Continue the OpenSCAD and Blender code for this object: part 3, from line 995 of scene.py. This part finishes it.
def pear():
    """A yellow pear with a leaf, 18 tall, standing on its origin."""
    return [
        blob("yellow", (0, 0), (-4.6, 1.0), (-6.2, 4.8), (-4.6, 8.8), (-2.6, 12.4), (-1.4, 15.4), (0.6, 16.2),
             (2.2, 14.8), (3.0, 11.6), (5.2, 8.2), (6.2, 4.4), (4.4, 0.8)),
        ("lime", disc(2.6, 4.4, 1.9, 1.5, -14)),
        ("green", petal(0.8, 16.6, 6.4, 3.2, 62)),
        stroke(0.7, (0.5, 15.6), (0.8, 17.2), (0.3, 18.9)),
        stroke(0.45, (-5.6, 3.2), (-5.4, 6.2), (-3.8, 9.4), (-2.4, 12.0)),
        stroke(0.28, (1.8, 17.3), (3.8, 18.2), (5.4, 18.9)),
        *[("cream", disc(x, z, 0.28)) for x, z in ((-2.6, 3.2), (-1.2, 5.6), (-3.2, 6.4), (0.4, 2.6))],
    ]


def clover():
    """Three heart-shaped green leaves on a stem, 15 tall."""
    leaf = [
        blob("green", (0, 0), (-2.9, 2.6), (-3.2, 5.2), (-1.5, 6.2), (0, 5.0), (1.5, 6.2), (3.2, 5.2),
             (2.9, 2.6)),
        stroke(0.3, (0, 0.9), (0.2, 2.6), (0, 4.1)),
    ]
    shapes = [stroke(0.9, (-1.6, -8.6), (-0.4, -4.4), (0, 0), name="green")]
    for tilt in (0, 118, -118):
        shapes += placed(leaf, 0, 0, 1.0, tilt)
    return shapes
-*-
STATED EXERCISE:
Copy out the whole listing, exactly as written.

FINAL RESULT:
Continue the OpenSCAD and Blender code for this object: part 3, from line 995 of scene.py. This part finishes it.
def pear():
    """A yellow pear with a leaf, 18 tall, standing on its origin."""
    return [
        blob("yellow", (0, 0), (-4.6, 1.0), (-6.2, 4.8), (-4.6, 8.8), (-2.6, 12.4), (-1.4, 15.4), (0.6, 16.2),
             (2.2, 14.8), (3.0, 11.6), (5.2, 8.2), (6.2, 4.4), (4.4, 0.8)),
        ("lime", disc(2.6, 4.4, 1.9, 1.5, -14)),
        ("green", petal(0.8, 16.6, 6.4, 3.2, 62)),
        stroke(0.7, (0.5, 15.6), (0.8, 17.2), (0.3, 18.9)),
        stroke(0.45, (-5.6, 3.2), (-5.4, 6.2), (-3.8, 9.4), (-2.4, 12.0)),
        stroke(0.28, (1.8, 17.3), (3.8, 18.2), (5.4, 18.9)),
        *[("cream", disc(x, z, 0.28)) for x, z in ((-2.6, 3.2), (-1.2, 5.6), (-3.2, 6.4), (0.4, 2.6))],
    ]


def clover():
    """Three heart-shaped green leaves on a stem, 15 tall."""
    leaf = [
        blob("green", (0, 0), (-2.9, 2.6), (-3.2, 5.2), (-1.5, 6.2), (0, 5.0), (1.5, 6.2), (3.2, 5.2),
             (2.9, 2.6)),
        stroke(0.3, (0, 0.9), (0.2, 2.6), (0, 4.1)),
    ]
    shapes = [stroke(0.9, (-1.6, -8.6), (-0.4, -4.4), (0, 0), name="green")]
    for tilt in (0, 118, -118):
        shapes += placed(leaf, 0, 0, 1.0, tilt)
    return shapes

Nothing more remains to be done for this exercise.